Thirty years ago Robert Pooley set eyes in Forter Castle - what he saw was a fragment of history. The stone walls were crumbling, scarred by fire and the entrance was obstructed by three feet of debris, which made entering a challenge. In the centre of the structure were two mature trees, who had been the only inhabitants of Forter for over 340 years. On the 8th of August 1998, the Pooley family purchased the estate. The team that collaborated on the restoration insisted upon discovering the original design through careful observation. The scarring in the stones of the castle revealed the past structure through subtle clues; the irregular split levels of the upper two floors were found by examining fixtures visible in the stone by the irregular position of windows and the evidence of fire places. Experienced craftsman were found from all over Scotland. Original stone was retrieved from neighboring structures. Much of the rubble could only be used as land fill because stones had been taken to build other local buildings. The authentic materials were carefully sorted and utilised. The castle was built in a traditional L shape of a 16th century fortified house.

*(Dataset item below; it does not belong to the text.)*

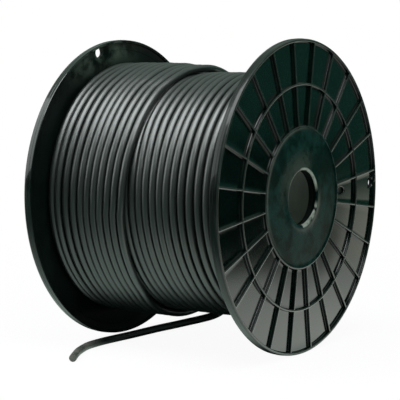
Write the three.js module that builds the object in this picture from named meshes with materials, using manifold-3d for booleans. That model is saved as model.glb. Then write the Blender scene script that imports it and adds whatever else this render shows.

The Great Hall, with its oak ceiling supported by massive 12 inch beams, is particularly impressive. The only deliberate change was to make the Laird's bedroom the full expanse of the castle, the same dimensions of the Great Hall. With a free-standing bath and four-poster bed, it is poetic licence fit for a king.

After two years of dedicated work by Robert and his team of craftsmen, the structure was complete. On July 7th 1990, the 350th anniversary of the destruction of Forter, the Pooleys held a gathering to celebrate. Robert realized his dream of building the castle back to its former glory.


At the start of 2003, Katharine Pooley, Robert's daughter and her team took on the challenge of re-designing the interior of the castle. A huge amount of imagination, time and details have been spent on transforming Forter. Each room has been personalised with antiques, paintings and objets d'art from Katharine's extensive travels. From Tasmania to Nepal, there are trinkets to interest and intrigue. Forter has always had character, but now it is truly fit for a king, with the added bonus of numerous modern comforts. The castle also boasts practical new additions, including a new heating system, a completely new kitchen with all the mod-cons and an extra en-suite bathroom.


The inspiration for the mural on the Great Hall ceiling came from extensive research that Jenny and her friend Suzy Kennard did, and from material already seen from ceilings of great buildings like Forter throughout Scotland. There is a fantastic reference book that was found to be very useful called "Renaissance Decorative Painting in Scotland" by Michael Bath. It took Jenny thirty very long days to complete the entire work. She first prepared the timbers to give them an almost 'limed oak' look, ideal as a background for the designs she had chosen. The paint used is a permanent high density pigment, which is used extensively for murals and dries with intense colour that has a completely matt finish.